While waiting for the formalities to be concluded and their transference to cells in which they were to pass the night, Frank told Vivie briefly that he had returned from Rhodesia a prosperous man on a brief holiday leaving his wife and children to await his return. Hearing there was likely to be an unusual row that evening over the Suffrage question he had sauntered down from the Strand to see what was going on and had been haunted by the conviction that he would meet Vivie in the middle of the conflict. But when he rushed to her defence his action was instinctive, the impulse of any red-blooded man to defend a woman that was being brutally maltreated.
The next morning they were haled before the magistrate.
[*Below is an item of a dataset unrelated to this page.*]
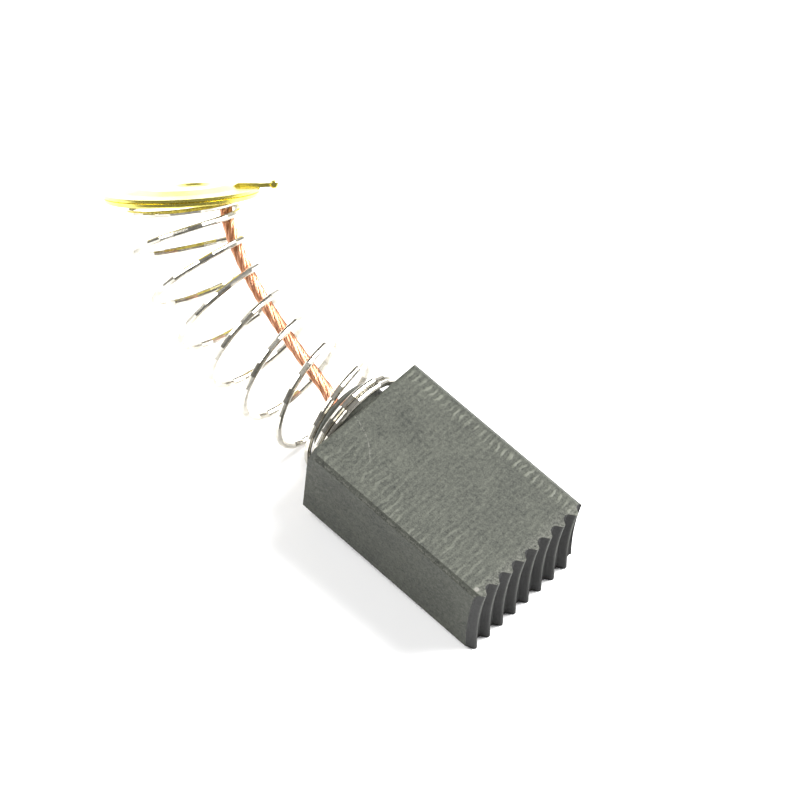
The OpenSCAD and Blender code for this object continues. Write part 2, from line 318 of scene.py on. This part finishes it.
def frame_at(s):
    """The axis at s: along it, towards the inside of the bend, and across both."""
    t = smooth((s - free_from) / LEAN_OVER)
    lean, lift = math.radians(LEAN * t), math.radians(LIFT * t)
    a = np.array([-math.cos(lean) * math.cos(lift), -math.sin(lean) * math.cos(lift), math.sin(lift)])
    d = np.array([0.0, math.cos(math.radians(SIDE)), math.sin(math.radians(SIDE))])
    d = unit(d - (d @ a) * a)
    share = min(1.0, max(0.0, (s - free_from) / (free_to - free_from)))
    th = math.radians(BEND * share ** POWER + SETTLE * smooth((s - free_to + SETTLE_OVER) / SETTLE_OVER))
    along = math.cos(th) * a + math.sin(th) * d
    inward = -math.sin(th) * a + math.cos(th) * d
    return along, inward, np.cross(along, inward)


axis_points = [np.array([back_x, BOSS_SHIFT, seat_z])]
for i in range(1, int(SPRING_L * STEPS_PER_MM) + 3):
    axis_points.append(axis_points[-1] + STEP * frame_at((i - 0.5) * STEP)[0])


def lead_at(s):
    """The middle of the lead at s: straight in its hole, then out along the axis and towards the coil."""
    seat = np.array([back_x - s, BOSS_SHIFT, seat_z])
    if s < BOSS_H + 0.1:
        return seat
    i = min(len(axis_points) - 2, int(s * STEPS_PER_MM))
    c = axis_points[i] + (s * STEPS_PER_MM - i) * (axis_points[i + 1] - axis_points[i])
    _, inward, across = frame_at(s)
    w = 1 - (1 - min(1.0, (s - OUT_FROM) / OUT_OVER)) ** OUT_POWER
    a = math.radians(SHUNT_SIDE)
    t = smooth((s - BOSS_H - 0.1) / 2)
    return (1 - t) * seat + t * (c + shunt_out * w * (math.cos(a) * inward + math.sin(a) * across))


# %% Bundles of wires
BUNDLES, WIRES, LAY, BUNDLE_LAY = 7, 7, 8.0, 3.4
STRAND_R, BUNDLE_OUT, WIRE_OUT = 0.062, 0.318, 0.115  # of a wire, and how far out bundles and wires lie
SAMPLE = 0.13
start = BOSS_H - SEAT_DEPTH + PLUG_FLOOR + 0.05
strand_curve = bpy.data.curves.new("shunt_strands", "CURVE")
strand_curve.dimensions = "3D"
strand_curve.bevel_depth = STRAND_R * mm
strand_curve.bevel_resolution = 1
strand_curve.use_fill_caps = True
steps = np.arange(start, SPRING_L - 0.02, SAMPLE)
centres = [lead_at(s) for s in steps]
for b in range(BUNDLES):
    for w in range(WIRES):
        points = []
        for k, s in enumerate(steps):
            d = unit(centres[min(k + 1, len(steps) - 1)] - centres[max(k - 1, 0)])
            e = unit(np.cross(d, [0.0, 1.0, 0.0]))
            f = np.cross(d, e)
            turn = 2 * math.pi * (b / BUNDLES + s / LAY)
            out = math.cos(turn) * e + math.sin(turn) * f
            side = -math.sin(turn) * e + math.cos(turn) * f
            spin = 2 * math.pi * (w / WIRES + b * 0.37 + s / BUNDLE_LAY)
            small = WIRE_OUT * (1 + 0.06 * math.sin(5 * w + 2 * b + 0.9 * s))
            tuck = 0.98 if s < SPRING_L - 1 else 0.94
            q = centres[k] + tuck * (BUNDLE_OUT * out + small * (math.cos(spin) * out + math.sin(spin) * side))
            points.append(q * mm)
        spline = strand_curve.splines.new("POLY")
        spline.points.add(len(points) - 1)
        for point, q in zip(spline.points, points):
            point.co = (*q, 1.0)
lead = bpy.data.objects.new("shunt_strands", strand_curve)
bpy.context.collection.objects.link(lead)
only(lead)
bpy.ops.object.convert(target="MESH")
lead = bpy.context.object
bpy.ops.object.shade_smooth()
wear(lead, shunt_copper)
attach(lead, "root")
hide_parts("shunt")
print("lead:", BUNDLES * WIRES, "wires,", len(lead.data.polygons), "faces")

# %% [markdown]
# ## Floor, light and camera
# The brush lies on a white table under a large soft lamp. The edge below the contact face and one turn of the spring
# touch the table, so the table is tilted under the part, which keeps its own frame level.

# %% Floor
TABLE_SIZE = 3.0


def floor_material():
    g = Graph("white_table")
    diffuse = g.node("ShaderNodeBsdfDiffuse", None, {"Color": (0.90, 0.90, 0.90)})
    g.node("ShaderNodeOutputMaterial", None, {"Surface": diffuse}, None)
    return g.mat


spring_points = np.array([v.co for v in nodes["spring"].data.vertices])
slope = float(np.max(-spring_points[:, 2] / (front - spring_points[:, 0])))
bpy.ops.mesh.primitive_plane_add(size=TABLE_SIZE, location=(front, 0, 0))
floor = bpy.context.object
floor.name = "table"
floor.rotation_euler = (0, -math.atan(slope), 0)
wear(floor, floor_material())
print("the table drops by", round(math.degrees(math.atan(slope)), 2), "degrees")

# %% Camera
elevation, azimuth, roll = (math.radians(a) for a in (57.265, -52.664, 7.638))
target = Vector((-10.35, 6.25, 0.0)) * mm
distance = 294.31 * mm
back = Vector((math.cos(elevation) * math.cos(azimuth),
               math.cos(elevation) * math.sin(azimuth),
               math.sin(elevation)))
right = Vector((0, 0, 1)).cross(back).normalized()
up = back.cross(right)
cam_x = math.cos(roll) * right + math.sin(roll) * up
cam_y = -math.sin(roll) * right + math.cos(roll) * up
camera_data = bpy.data.cameras.new("camera")
camera_data.lens = 182.3
camera_data.sensor_width = 36.0
camera_data.clip_start = 0.01
camera = bpy.data.objects.new("camera", camera_data)
bpy.context.collection.objects.link(camera)
camera.matrix_world = Matrix((
    (cam_x.x, cam_y.x, back.x, 0),
    (cam_x.y, cam_y.y, back.y, 0),
    (cam_x.z, cam_y.z, back.z, 0),
    (0, 0, 0, 1)))
camera.matrix_world.translation = target + back * distance
bpy.context.scene.camera = camera
print("camera at", [round(v, 4) for v in camera.matrix_world.translation])


# %% Lamps
def lamp(name, position, look_at, size, power):
    data = bpy.data.lights.new(name, "AREA")
    data.shape = "SQUARE"
    data.size = size
    data.energy = power
    obj = bpy.data.objects.new(name, data)
    bpy.context.collection.objects.link(obj)
    obj.location = Vector(position)
    obj.rotation_euler = (Vector(position) - Vector(look_at)).to_track_quat("Z", "Y").to_euler()
    return obj


lamp("key", (0.12, 0.36, 0.42), (0, 0, 0), 0.34, 9.5)
lamp("fill", (-0.30, -0.22, 0.40), (0, 0, 0), 0.30, 3.2)
world = bpy.data.worlds.new("room")
bpy.context.scene.world = world
world.use_nodes = True
background = world.node_tree.nodes["Background"]
background.inputs["Color"].default_value = (1, 1, 1, 1)
background.inputs["Strength"].default_value = 0.22
bpy.context.scene.view_settings.view_transform = "Standard"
Michael Rossiter was in court as a spectator, feverishly anxious to pay Vivie's fine or to find bail, or in all and every way to come to her relief. He seemed rather mystified at the sight of Frank Gardner arraigned with her. But presently the prosecuting counsel for the Chief Commissioner of Police arrived and told the astonished magistrate it was the wish of the Home Secretary that the prisoners in the dock should all be discharged, Vivie and Frank Gardner among them. At any rate no evidence would be tendered by the prosecution.
So they were released, as also was each fresh batch of prisoners brought in after them. Vivie went in a cab to her house in the Victoria Road; Frank back to his hotel. Both had promised to foregather at Rossiter's house in Portland Place at lunch.
Hitherto Vivie had refrained from entering No. 1 Park Crescent. She had not seen it or Mrs. Rossiter since David's attack of faintness and hysteria in February, 1909, nearly two years ago. Why she went now she scarcely knew, logically. It was unwise to renew relations too closely with Rossiter, who showed his solicitude for her far too plainly in his face. The introduction to Linda Rossiter in her female form would be embarrassing and would doubtless set that good lady questioning and speculating.